The Echoes (The Kinship Series, 4)

Written by Jess Montgomery
Review by Paula Martinac

It’s the Fourth of July in 1928 in Kinship, Ohio, and the hardscrabble town is celebrating the opening of an amusement park dedicated to soldiers who fell at the bloody battle of Meuse-Argonne ten years earlier—including the beloved brother of the town’s sheriff, Lily Ross.

With holiday festivities on the horizon, Lily’s mother, Beulah, finally reveals a secret she’s been guarding for three years. Before dying in battle, Lily’s much-venerated brother, Roger, fell in love with a French woman and fathered a child. His daughter, Esmé, now nine years old and orphaned, is making her way to Kinship to live with her American family.

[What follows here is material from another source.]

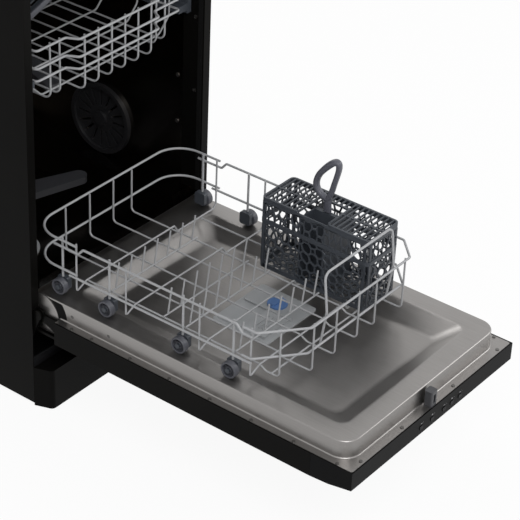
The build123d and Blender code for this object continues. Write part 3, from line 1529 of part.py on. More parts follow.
# Lid of the cutlery basket: two slotted grids joined along a hinge barrel, open round the handle
lid_plate = 3.0
lid_seat = 0.3
lid_notch_half = 28.0
lid_notch_reach = 60.0
lid_slot_width = 9.0
lid_slot_pitch = 15.0
lid_half_length = caddy_length / 2 - lid_notch_half
with BuildPart() as cutlery_lid:
    with BuildSketch(Plane.XY.offset(caddy_top + lid_seat)):
        with Locations((caddy_x, caddy_y)):
            RectangleRounded(caddy_width, caddy_length, caddy_corner)
        with Locations((caddy_left + lid_notch_reach / 2, handle_y)):
            Rectangle(lid_notch_reach + 1, 2 * lid_notch_half, mode=Mode.SUBTRACT)
        for grid_y in (
            (caddy_front + handle_y - lid_notch_half) / 2,
            (caddy_rear + handle_y + lid_notch_half) / 2,
        ):
            for grid_x in (caddy_x - caddy_width / 4, caddy_x + caddy_width / 4):
                with Locations((grid_x, grid_y)):
                    with GridLocations(1, lid_slot_pitch, 1, 4):
                        Rectangle(caddy_width / 2 - 9, lid_slot_width, mode=Mode.SUBTRACT)
    extrude(amount=lid_plate)
    with BuildSketch(facing(caddy_front + caddy_corner)):
        with Locations((-caddy_right, caddy_top + lid_seat + lid_plate / 2)):
            Circle(lid_plate / 2)
    extrude(amount=caddy_length - 2 * caddy_corner)
cutlery_lid.part.label = "cutlery_lid"
export_step(cutlery_lid.part, "parts/cutlery_lid.step")

# Upper basket: jogged front wires, side rails, cross and lengthwise wires
upper_front = 5.0
upper_jog = 25.0
upper_rear_space = 74.0
upper_rear = tub_rear - upper_rear_space
upper_levels = (633.0, 602.0, 581.0)
upper_top = upper_levels[0] + rail_radius
jog_inner = upper_half - 77.0
jog_outer = jog_inner + 11.0
cross_start_y = 45.0
cross_pitch = 70.0
cross_count = 6
cross_end_gap = 24.0
upper_cross_y = [cross_start_y + count * cross_pitch for count in range(cross_count)]
upper_cross_y.append(upper_rear - cross_end_gap)
long_pitch = 32.0
long_half_count = int((jog_inner - 15.0) / long_pitch + 0.5)
upper_long_x = [side * (count + 0.5) * long_pitch for side in sides.values() for count in range(long_half_count)]
upper_wing_x = [side * (upper_half - inset) for side in sides.values() for inset in (34.0, 56.0)]
upper_side_x = upper_half - rail_wire_step
upper_long_z = upper_floor - wire_step
rear_bar_y = upper_rear - rail_radius
rear_riser_y = rear_bar_y - wire_step
upper_wires = []
for level in upper_levels:
    upper_wires.append(
        rod(
            [
                (-upper_half, upper_rear, level),
                (-upper_half, upper_jog, level),
                (-jog_outer, upper_jog, level),
                (-jog_inner, upper_front, level),
                (jog_inner, upper_front, level),
                (jog_outer, upper_jog, level),
                (upper_half, upper_jog, level),
                (upper_half, upper_rear, level),
            ],
            rail_radius,
            6.0,
        )
    )
    bar_z = level - rail_wire_step
    rear_bar = [(-upper_half - rail_radius, rear_bar_y, bar_z), (upper_half + rail_radius, rear_bar_y, bar_z)]
    upper_wires.append(rod(rear_bar, wire_radius))
for y in upper_cross_y:
    upper_wires.append(
        rod(
            [
                (-upper_side_x, y, upper_top),
                (-upper_side_x, y, upper_floor + 26),
                (-upper_side_x + 26, y, upper_floor),
                (upper_side_x - 26, y, upper_floor),
                (upper_side_x, y, upper_floor + 26),
                (upper_side_x, y, upper_top),
            ],
            wire_radius,
            12.0,
        )
    )
for x in upper_long_x + upper_wing_x:
    front_y = (upper_front if abs(x) < jog_inner else upper_jog) + rail_wire_step
    upper_wires.append(
        rod(
            [
                (x, front_y, upper_top),
                (x, front_y, upper_long_z),
                (x, rear_riser_y, upper_long_z),
                (x, rear_riser_y, upper_top),
            ],
            wire_radius,
            14.0,
        )
    )
shelf_rod_x = -upper_half - 2.0
shelf_rod_z = 660.0
shelf_rod_front = 46.0
shelf_rod_rear = 330.0
shelf_post_y = (52.0, 190.0, 324.0)
shelf_rod_ends = [(shelf_rod_x, shelf_rod_front, shelf_rod_z), (shelf_rod_x, shelf_rod_rear, shelf_rod_z)]
upper_wires.append(rod(shelf_rod_ends, rail_radius))
for y in shelf_post_y:
    post_foot = (-upper_half, y, upper_top + seat_gap)
    post_head = (shelf_rod_x, y, shelf_rod_z - rail_radius - seat_gap)
    upper_wires.append(rod([post_foot, post_head], wire_radius))
with BuildPart() as upper_basket:
    add(upper_wires)
upper_basket.part.label = "upper_basket"
export_step(upper_basket.part, "parts/upper_basket.step")

# Cup shelf: a slotted plate on knuckles round the shelf rod, tilted up towards the middle
shelf_tilt = 20.0
shelf_width = 108.0
shelf_outboard = 10.0
shelf_plate = 2.6
shelf_knuckle = 5.0
shelf_bore = 2.3
shelf_spans = ((60.0, 180.0), (200.0, 314.0))
with BuildPart() as cup_shelf:
    for span_front, span_rear in shelf_spans:
        with BuildSketch(facing(span_front)):
            with Locations((-shelf_rod_x, shelf_rod_z)):
                Circle(shelf_knuckle)
        extrude(amount=span_rear - span_front)
    shelf_plane = Plane(
        origin=(shelf_rod_x, shelf_spans[0][0], shelf_rod_z + shelf_knuckle - 2 * shelf_plate),
        x_dir=(cos(radians(shelf_tilt)), 0, sin(radians(shelf_tilt))),
        z_dir=(-sin(radians(shelf_tilt)), 0, cos(radians(shelf_tilt))),
    )
    shelf_length = shelf_spans[1][1] - shelf_spans[0][0]
    with BuildSketch(shelf_plane.offset(shelf_knuckle - shelf_plate)):
        with Locations(((shelf_width - shelf_outboard) / 2, shelf_length / 2)):
            RectangleRounded(shelf_width + shelf_outboard, shelf_length, 6)
        with Locations((shelf_width / 2, shelf_length / 2)):
            with GridLocations(30, 14, 3, 17):
                Rectangle(24, 7, mode=Mode.SUBTRACT)
    extrude(amount=shelf_plate)
    with BuildSketch(facing(shelf_rod_front - 10)):
        with Locations((-shelf_rod_x, shelf_rod_z)):
            Circle(shelf_bore)
    extrude(amount=shelf_rod_rear, mode=Mode.SUBTRACT)
cup_shelf.part.label = "cup_shelf"
export_step(cup_shelf.part, "parts/cup_shelf.step")

# Feed tube under the floor of the upper basket, with the pin of the upper arm
upper_arm_y = 250.0
arm_hub_radius = 16.0
arm_pin_radius = 7.0
arm_hub_gap = 0.4
upper_arm_top = tube_top - tube_height - arm_hub_gap
upper_arm_bottom = 496.0
with BuildPart() as upper_feed_tube:
    with BuildSketch(Plane.XY.offset(tube_top)):
        with Locations((0, (upper_arm_y + tube_rear) / 2)):
            SlotOverall(tube_rear - upper_arm_y + 2 * tube_half, 2 * tube_half, rotation=90)
    extrude(amount=-tube_height)
    with BuildSketch(Plane.XY.offset(tube_top - tube_height)):
        with Locations((0, upper_arm_y)):
            Circle(arm_pin_radius)
    extrude(amount=upper_arm_bottom - tube_top + tube_height + 4)
upper_feed_tube.part.label = "upper_feed_tube"
export_step(upper_feed_tube.part, "parts/upper_feed_tube.step")


def arm_blade(reach, root_half, tip_half, turn, centre_y):
    """Plan of a two-ended spray arm, wide at the hub and round at the tips."""
    with BuildSketch(Plane.XY, mode=Mode.PRIVATE) as blade:
        for half_turn in (0, 180):
            along = Vector(0, 1).rotate(Axis.Z, turn + half_turn)
            aside = Vector(1, 0).rotate(Axis.Z, turn + half_turn)
            centre = Vector(0, centre_y)
            tip = centre + along * (reach - tip_half)
            with BuildLine():
                Polyline(
                    centre - aside * root_half,
                    centre + aside * root_half,
                    tip + aside * tip_half,
                    tip - aside * tip_half,
                    close=True,
                )
            make_face()
            with Locations(tip):
                Circle(tip_half)
    return blade.sketch


# Lower spray arm on the pillar of the sump
arm_turn = 70.0
arm_bowl_gap = 20.0
arm_reach = bowl_half - arm_bowl_gap
lower_arm_bottom = 197.0
lower_arm_top = 210.0
lower_hub_radius = 21.0
lower_hub_top = 216.0
with BuildPart() as lower_spray_arm:
    blade = arm_blade(arm_reach, 24.0, 15.0, arm_turn, arm_y)
    extrude(blade.moved(Location((0, 0, lower_arm_bottom))), amount=lower_arm_top - lower_arm_bottom)
    with BuildSketch(Plane.XY.offset(lower_arm_bottom)):
        with Locations((0, arm_y)):
            Circle(lower_hub_radius)
    extrude(amount=lower_hub_top - lower_arm_bottom)
    with BuildSketch(Plane.XY.offset(lower_arm_bottom)):
        with Locations((0, arm_y)):
            Circle(pillar_radius + filter_clearance)
    extrude(amount=pillar_top + seat_gap - lower_arm_bottom, mode=Mode.SUBTRACT)
lower_spray_arm.part.label = "lower_spray_arm"
export_step(lower_spray_arm.part, "parts/lower_spray_arm.step")

# Upper spray arm under the upper basket
upper_arm_turn = 160.0
upper_arm_inset = 7.0
upper_arm_reach = upper_half - upper_arm_inset
with BuildPart() as upper_spray_arm:
    blade = arm_blade(upper_arm_reach, 20.0, 15.0, upper_arm_turn, upper_arm_y)
    extrude(blade.moved(Location((0, 0, upper_arm_bottom))), amount=11)
    with BuildSketch(Plane.XY.offset(upper_arm_bottom)):
        with Locations((0, upper_arm_y)):
            Circle(arm_hub_radius)
    extrude(amount=upper_arm_top - upper_arm_bottom)
    with BuildSketch(Plane.XY.offset(upper_arm_bottom + 3)):
        with Locations((0, upper_arm_y)):
            Circle(arm_pin_radius + arm_hub_gap)
    extrude(amount=upper_arm_top, mode=Mode.SUBTRACT)
upper_spray_arm.part.label = "upper_spray_arm"
export_step(upper_spray_arm.part, "parts/upper_spray_arm.step")
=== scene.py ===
import json
import math

import bmesh
import bpy
from mathutils import Matrix, Vector


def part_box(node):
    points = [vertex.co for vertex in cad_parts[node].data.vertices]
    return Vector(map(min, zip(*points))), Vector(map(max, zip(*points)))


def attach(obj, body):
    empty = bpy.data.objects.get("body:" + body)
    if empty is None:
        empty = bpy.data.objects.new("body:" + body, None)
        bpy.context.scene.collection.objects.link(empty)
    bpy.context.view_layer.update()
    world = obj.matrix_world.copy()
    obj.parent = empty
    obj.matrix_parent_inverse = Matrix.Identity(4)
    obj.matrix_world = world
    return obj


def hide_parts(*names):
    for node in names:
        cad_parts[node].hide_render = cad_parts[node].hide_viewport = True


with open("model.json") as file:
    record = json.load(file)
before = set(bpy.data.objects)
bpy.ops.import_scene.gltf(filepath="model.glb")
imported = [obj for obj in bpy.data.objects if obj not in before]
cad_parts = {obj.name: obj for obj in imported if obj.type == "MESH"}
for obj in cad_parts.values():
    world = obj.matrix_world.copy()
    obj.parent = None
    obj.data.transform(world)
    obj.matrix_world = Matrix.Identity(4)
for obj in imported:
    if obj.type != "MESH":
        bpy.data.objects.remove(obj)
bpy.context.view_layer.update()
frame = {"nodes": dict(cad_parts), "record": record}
print("frame loaded")

mm = 0.001


# Shader maths: a socket that takes Python's operators
class Wire:
    def __init__(self, finish, socket):
        self.finish = finish
        self.socket = socket

    def math(self, operation, first, second):
        made = self.finish.node("ShaderNodeMath", {"operation": operation}, {0: first, 1: second})
        return Wire(self.finish, made.outputs[0])

    def __add__(self, other):
        return self.math("ADD", self, other)

    def __radd__(self, other):
        return self.math("ADD", other, self)

    def __mul__(self, other):
        return self.math("MULTIPLY", self, other)

    def __rmul__(self, other):
        return self.math("MULTIPLY", other, self)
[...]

While en route, however, Esmé is kidnapped, sending Lily on a desperate search to rescue the niece she didn’t know she had. At the same time, a woman’s body turns up in the park’s fishing pond in an apparent murder, and an abandoned infant appears on the doorstep of Chalmer Fitzpatrick, the wealthy war veteran who built the park. Lily’s investigations pile up, uncovering the “echoes” of long-buried feuds that have festered among the townspeople before ending in violence.

Those unfamiliar with the three earlier books in Jess Montgomery’s Kinship series will still find The Echoes accessible, although they may initially work harder to keep track of the many characters’ names and relationships. The evocative setting and strong characterization, especially of Lily and Beulah, who alternate points of view, should hold readers’ attention.